In her statement, Clinton noted that Pakistan would not charge any new fees for the containers, an issue that had dominated the drawn-out negotiations at one point, with Pakistan insisting on a payment of $5,000 per truck.
“This is a tangible demonstration of Pakistan’s support for a secure, peaceful and prosperous Afghanistan and our shared objectives in the region” and will result in “a much lower cost” for withdrawing U.S. troops, Clinton said.
About 90,000 American combat troops, and 40,000 from NATO and other countries, are due to leave Afghanistan by the end of 2014.
The senior administration official said U.S. negotiators had told Pakistan that they would notify Congress to release more than $1 billion in withheld funds for Pakistani counterterrorism operations. Pakistan has said that it is owed more than $3 billion as part of an existing U.S. agreement to reimburse Pakistan for its expenses.
But money was never the main issue, Pakistani analysts said. “It was a matter of honor for the army,” said Laiq ur-Rehman, defense correspondent for ARY News, a cable channel. “The only word they were looking for was ‘sorry.’ It was a matter of pride, a matter of honor, a matter of ego.”
“If it had been about the money, it would have been done months ago,” said the source knowledgeable about the negotiations. “Just like for us, it was not just about the supply routes.”
Drawn-out negotiations
Final agreement on the wording of Clinton’s statement came after a week of marathon talks that included two trips to Islamabad by Gen. John R. Allen, the U.S. commander in Afghanistan, and a quickly arranged weekend trip by Thomas R. Nides, the deputy secretary of state for management and resources. In recent weeks, Nides and Pakistani Finance Minister Abdul Hafeez Shaikh had spearheaded the negotiations.

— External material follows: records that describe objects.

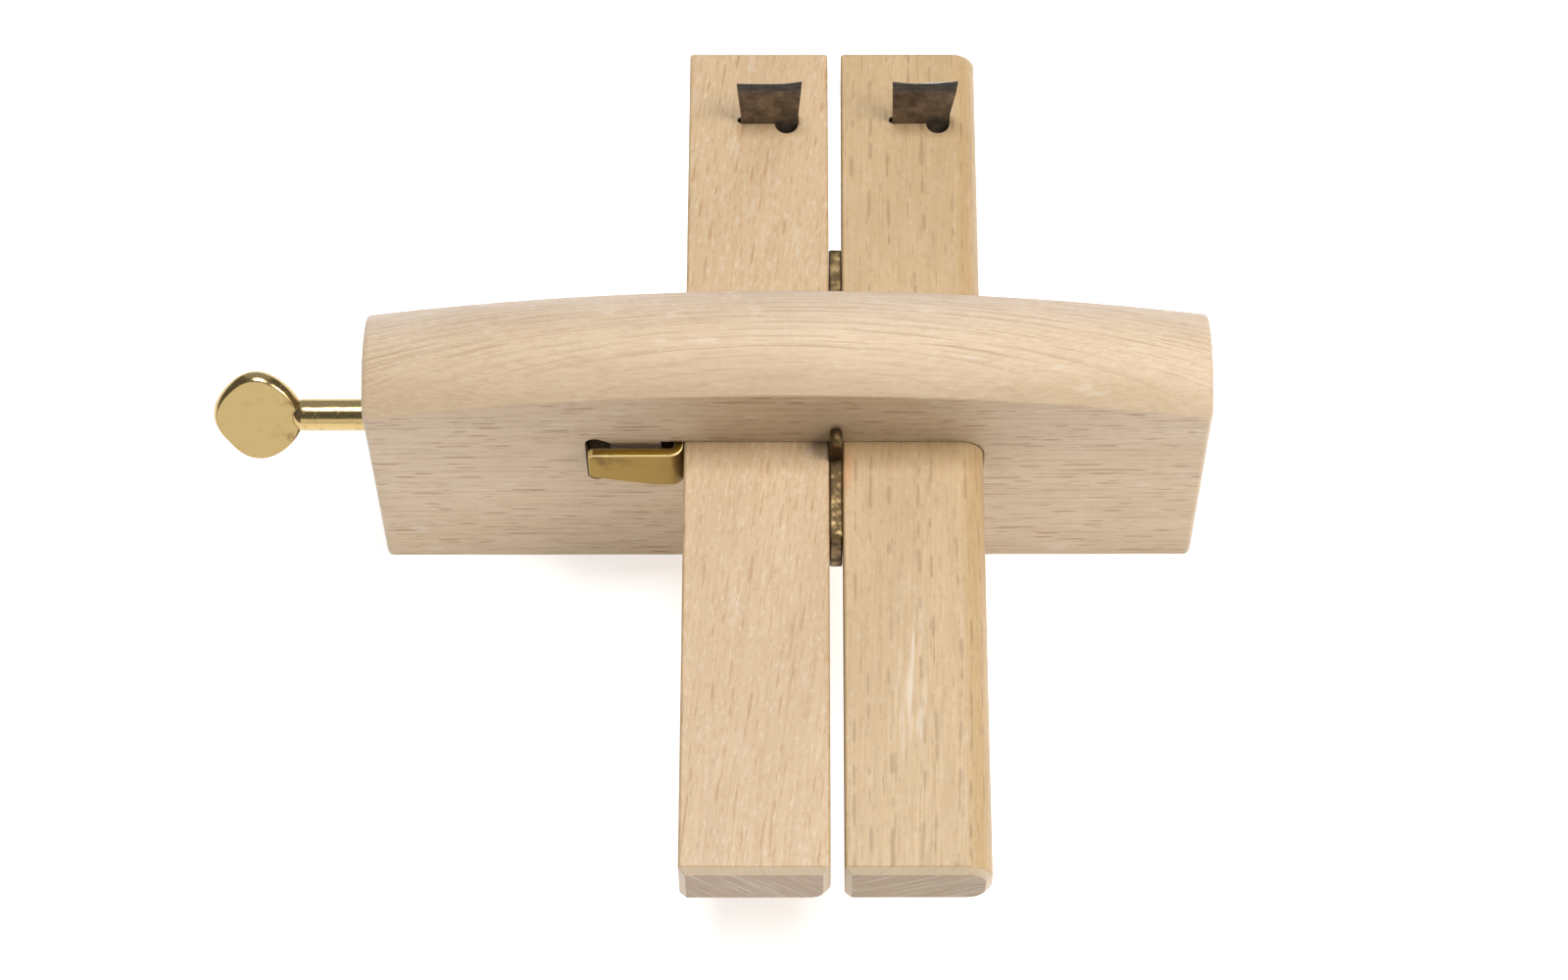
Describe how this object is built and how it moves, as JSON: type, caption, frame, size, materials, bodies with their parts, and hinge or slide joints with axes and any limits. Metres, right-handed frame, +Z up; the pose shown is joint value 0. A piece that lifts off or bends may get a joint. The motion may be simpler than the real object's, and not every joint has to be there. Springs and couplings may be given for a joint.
{
  "type": "marking gauge",
  "caption": "Two-beam mortise marking gauge: a crowned wooden fence slides on two wooden beams with knife ends and is clamped by a brass thumb screw.",
  "frame": {"origin": "centre of the fence's flat bottom face", "axes": "+X along the fence, with the thumb screw at the -X end; +Y along the beams, towards the knives; +Z up, out of the fence's crowned top"},
  "size_m": [0.1428, 0.1334, 0.052],
  "materials": {
    "fence_oak": "planed and lightly sanded oak, unfinished",
    "left_beam_oak": "planed oak, unfinished, few pores",
    "right_beam_oak": "planed oak, unfinished, open pores and ray fleck",
    "plate_brass": "dull, hammered and tarnished",
    "shoe_brass": "bent sheet, lightly tarnished",
    "screw_brass": "polished",
    "knife_steel": "dark forged surface with a ground cutting edge"
  },
  "bodies": {
    "fence": {"fence": "fence_oak", "separator_plate": "plate_brass", "screw_nut": "screw_brass"},
    "beam_left": {"beam_left": "left_beam_oak"},
    "beam_right": {"beam_right": "right_beam_oak"},
    "blade_left": {"blade_left": "knife_steel"},
    "blade_right": {"blade_right": "knife_steel"},
    "clamp_shoe": {"clamp_shoe": "shoe_brass"},
    "thumb_screw": {"thumb_screw": "screw_brass"}
  },
  "joints": [
    {"name": "left_beam_slide", "type": "slide", "parent": "fence", "child": "beam_left", "axis": [0, 1, 0], "range_m": [-0.034, 0.055]},
    {"name": "right_beam_slide", "type": "slide", "parent": "fence", "child": "beam_right", "axis": [0, 1, 0], "range_m": [-0.034, 0.055]},
    {"name": "left_knife_depth", "type": "slide", "parent": "beam_left", "child": "blade_left", "axis": [0, 0, 1], "range_m": [-0.002, 0.003]},
    {"name": "right_knife_depth", "type": "slide", "parent": "beam_right", "child": "blade_right", "axis": [0, 0, 1], "range_m": [-0.002, 0.003]},
    {"name": "shoe_slide", "type": "slide", "parent": "fence", "child": "clamp_shoe", "axis": [1, 0, 0], "range_m": [-0.0012, 0]},
    {"name": "screw_turn", "type": "hinge", "parent": "clamp_shoe", "child": "thumb_screw", "pos_m": [-0.06, -0.0012, 0.02975], "axis": [1, 0, 0], "range_deg": [-540, 0]}
  ],
  "couplings": [
    {"joint": "screw_turn", "follows": "shoe_slide", "rad_per_m": 7854}
  ]
}
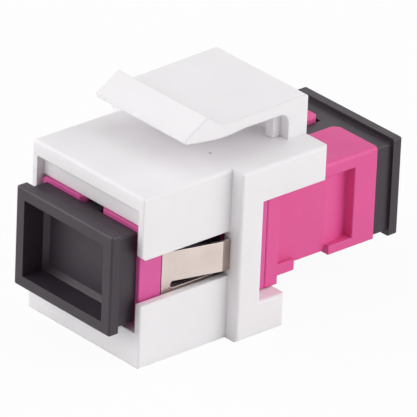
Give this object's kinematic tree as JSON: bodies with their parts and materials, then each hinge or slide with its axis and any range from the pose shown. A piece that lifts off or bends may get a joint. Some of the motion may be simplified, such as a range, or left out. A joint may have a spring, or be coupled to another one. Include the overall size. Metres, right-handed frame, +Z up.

The senior administration official said that agreement on financial issues was reached last week and that the wording of the statement was decided Monday. “Everybody had been circling around this for some time,” the official said. “It took everybody to say, ‘Okay, let’s do this.’ ”
On the U.S. side, the White House and the Pentagon had long rebuffed State Department entreaties to utter what one U.S. diplomat called “the ‘sorry’ word.” They insisted that an apology was not merited because both countries were at fault in the Nov. 26 incident. A U.S. military investigation said the soldiers’ deaths were inadvertent and resulted from a skirmish in which the Pakistanis fired first at U.S. ground forces near the border in Afghanistan. Pakistan has disputed that conclusion, saying its forces did not fire first.
Although the Pakistani military had publicly deferred to the civilian government in Islamabad to make a decision on the border closings — and a parliamentary committee determined that an apology was necessary — Allen and Nides held private meetings with Kayani before the final deal was reached.
Allen issued a statement Tuesday that was similar to Clinton’s, calling the agreement “a demonstration of Pakistan’s desire to help secure a brighter future for both Afghanistan and the region at large.”
But the decision also carries the prospect of another public backlash in Pakistan, where opposition to U.S. policies remains strong.
As the container trucks got ready to move, the Defense Council of Pakistan, a coalition of Islamic parties that includes pro-Taliban clerics and other foes of the NATO routes, vowed civil disobedience to stop the convoys.
“The decision to reopen NATO supplies is a big crime against the country, and we will not sit silently over this,” retired Lt. Gen. Hamid Gul, a leader of the group and a former chief of the Inter-Services Intelligence agency, told the Pakistani cable channel Express News. “We will come to roads and streets and protest against the decision and will also try to stop the supplies.”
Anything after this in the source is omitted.